The rise of e-commerce has boosted the income of many rural households and helped them diversify income and protect against economic shocks. E-commerce also stimulates employment and is bringing young migrant workers back to their home villages to start businesses. According to the E-commerce Development Index Report, the number of e-commerce employees in China in 2018 reached 47 million, up by 10.6 percent year-on-year.

E-commerce also plays a role in women’s empowerment. Low barriers of entry to e-commerce have helped bring more women into the industry, and many benefit from the independent source of income, and the flexibility of working from home and setting their own hours. In China, there’s a 1:1 ratio of men to women entrepreneurs in e-commerce, compared to a ratio of 1:3 in traditional businesses.

According to Aliresearch, online sales on Alibaba platform from poverty-stricken counties in China has exceeded 63 billion yuan ($9 billion) in 2018, and the number of Taobao villages sharply increased from 212 in 2014 to over 4,000 in 2019. Thousands of villages in China are on a path to achieve significant economic growth in a short time frame like Shuyang. Can this e-commerce model do the same for rural Africa?

The AGRF 2019 focused a great deal of attention on digital solutions for agricultural development, with the theme Grow Digital: Leveraging digital transformation to drive sustainable food systems in Africa .

Adapting China’s model to Africa is not a straightforward task. The success of e-commerce—and its promise for rural development—depends on many factors: Identifying the most promising local agricultural products; villagers’ initiative to start businesses on their own; development of communications and ICT infrastructure in rural villages, transportation infrastructure, a reliable e-commerce platform with stable services and offering equal opportunities for villagers to participate in entrepreneurship; and support from different levels of government.

“Internet + Agriculture” development, a strategy included in the “Internet + Initiative” proposed by the Chinese state council, is not just about trading agricultural commodities with the help of digital technology. Smartly connecting people and the internet also matters. That will require African countries to invest more in the development of human capital, entrepreneurship and management, as well as good governance at all levels.

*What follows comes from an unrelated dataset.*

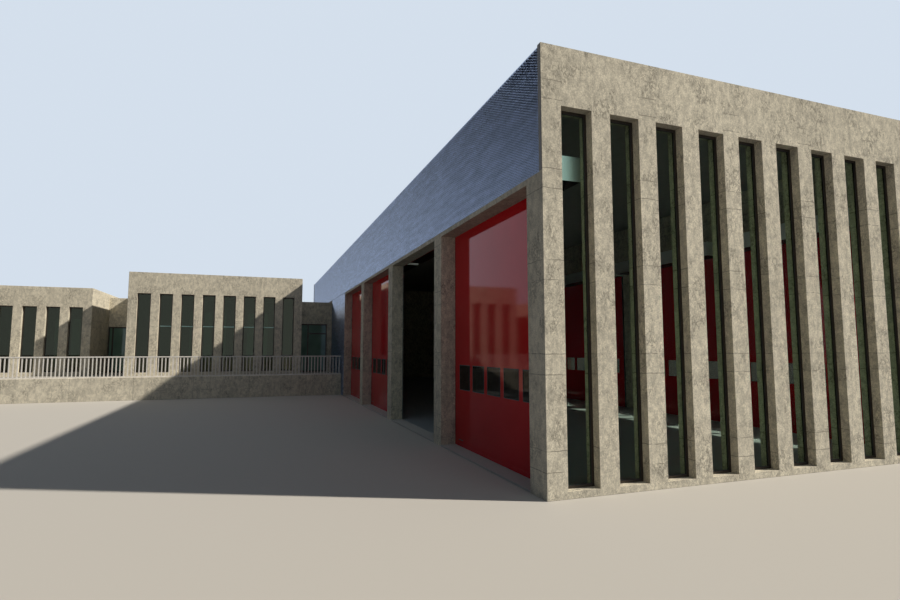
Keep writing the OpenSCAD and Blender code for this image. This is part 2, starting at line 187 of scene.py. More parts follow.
# Concrete: walls and columns cast in panels, warm grey, mottled, with fine veins, pits and
# speckle, rain streaks, and pairs of course joints on every second pier and in the reveals.
panel_pitch = 2.1
joint_strip = 0.42
course_pitch = 1.63
lower_course = 0.465
upper_course = 0.82
joint_half = 0.005
course_wobble = 0.03
seam_pitch = 2.7
seam_start = 0.5
arris = 0.012
merge_gap = 0.0001
flat_within = math.radians(1)


def new_group(name, inputs, outputs):
    """A node group with named sockets; it gives the tree, its input node and its output node."""
    tree = bpy.data.node_groups.new(name, "ShaderNodeTree")
    for socket, kind, value in inputs:
        made = tree.interface.new_socket(socket, in_out="INPUT", socket_type=kind)
        if value is not None:
            made.default_value = value
    for socket, kind in outputs:
        tree.interface.new_socket(socket, in_out="OUTPUT", socket_type=kind)
    return tree, tree.nodes.new("NodeGroupInput"), tree.nodes.new("NodeGroupOutput")


def put_group(tree, group, inputs):
    """A group placed in a material, with its own values."""
    return add_node(tree, "ShaderNodeGroup", inputs, node_tree=group)


def remap(tree, value, low, high, to_low=0.0, to_high=1.0):
    """Carries a value from one range to another, and holds it at the ends."""
    made = add_node(
        tree, "ShaderNodeMapRange",
        {"Value": value, "From Min": low, "From Max": high, "To Min": to_low, "To Max": to_high},
    )
    return made.outputs["Result"]


def noise(tree, vector, scale, detail=2.0, roughness=0.5, swirl=0.0):
    """Noise from 0 to 1, finer with a larger scale."""
    made = add_node(
        tree, "ShaderNodeTexNoise",
        {"Vector": vector, "Scale": scale, "Detail": detail, "Roughness": roughness,
         "Distortion": swirl},
    )
    return made.outputs["Fac"]


def stretched(tree, vector, scale):
    """A place with each of its parts scaled on its own."""
    made = add_node(tree, "ShaderNodeMapping", {"Vector": vector, "Scale": scale})
    return made.outputs["Vector"]


# Blotches and speckle of a cast or ground mineral surface, used by concrete and floors
mineral, mineral_in, mineral_out = new_group(
    "mineral_surface",
    [("Vector", "NodeSocketVector", None), ("Blotch Size", "NodeSocketFloat", 1.0),
     ("Fall", "NodeSocketFloat", 0.5), ("Speckle Size", "NodeSocketFloat", 1.0)],
    [("Blotches", "NodeSocketFloat"), ("Clouds", "NodeSocketFloat"),
     ("Speckle", "NodeSocketFloat"), ("Pores", "NodeSocketFloat"), ("Veins", "NodeSocketFloat"),
     ("Pits", "NodeSocketFloat")],
)
fall_scale = add_node(
    mineral, "ShaderNodeCombineXYZ", {"X": 1.0, "Y": 1.0, "Z": mineral_in.outputs["Fall"]}
)
fallen = add_node(
    mineral, "ShaderNodeVectorMath",
    {0: mineral_in.outputs["Vector"], 1: fall_scale.outputs[0]}, operation="MULTIPLY",
).outputs[0]
sized = add_node(
    mineral, "ShaderNodeVectorMath",
    {0: fallen, "Scale": mineral_in.outputs["Blotch Size"]}, operation="SCALE",
).outputs[0]
mineral.links.new(noise(mineral, sized, 8.0, 6.0, 0.66, 0.3), mineral_out.inputs["Blotches"])
mineral.links.new(noise(mineral, sized, 0.55, 3.0, 0.5), mineral_out.inputs["Clouds"])
grit = add_node(
    mineral, "ShaderNodeVectorMath",
    {0: mineral_in.outputs["Vector"], "Scale": mineral_in.outputs["Speckle Size"]},
    operation="SCALE",
).outputs[0]
mineral.links.new(noise(mineral, grit, 42.0, 4.0, 0.7), mineral_out.inputs["Speckle"])
pore_cells = add_node(mineral, "ShaderNodeTexVoronoi", {"Vector": grit, "Scale": 9.0})
mineral.links.new(remap(mineral, pore_cells.outputs["Distance"], 0.05, 0.13, 1.0, 0.0),
                  mineral_out.inputs["Pores"])


def near(tree, value, centre, half_width, soft):
    """1 where the value lies within half a width of the centre, falling to 0 past it."""
    away = math_node(tree, "ABSOLUTE", math_node(tree, "SUBTRACT", value, centre))
    return remap(tree, away, half_width, half_width + soft, 1.0, 0.0)


# Veins run where a noise crosses its middle value, in patches; pits gather in the same patches
vein_patches = remap(mineral, noise(mineral, grit, 1.8, 4.0, 0.6), 0.46, 0.60)
vein_lines = near(mineral, noise(mineral, sized, 9.0, 5.0, 0.62, 0.2), 0.5, 0.010, 0.035)
mineral.links.new(math_node(mineral, "MULTIPLY", vein_lines, vein_patches),
                  mineral_out.inputs["Veins"])
pit_spots = remap(mineral, noise(mineral, grit, 15.0, 3.0, 0.6), 0.60, 0.70)
mineral.links.new(math_node(mineral, "MULTIPLY", pit_spots, vein_patches),
                  mineral_out.inputs["Pits"])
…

E-commerce offers a huge opportunity to Africa. According to United Nations Conference on Trade and Development (UNCTAD) report in 2018, the number of online shoppers in Africa has surged by 18% annually since 2014, higher than the global average growth rate of 12%. In 2017, at least 21 million people shopped online in Africa, suggesting good prospects for the potential e-commerce market. Although challenges remain, considering differences in natural environment, governance, and technological level between China and Africa, e-commerce shows tremendous promise for helping rural Africans out of poverty.

Donghe Li is a Communications Assistant with IFPRI’s East and Central Asia Office in Beijing.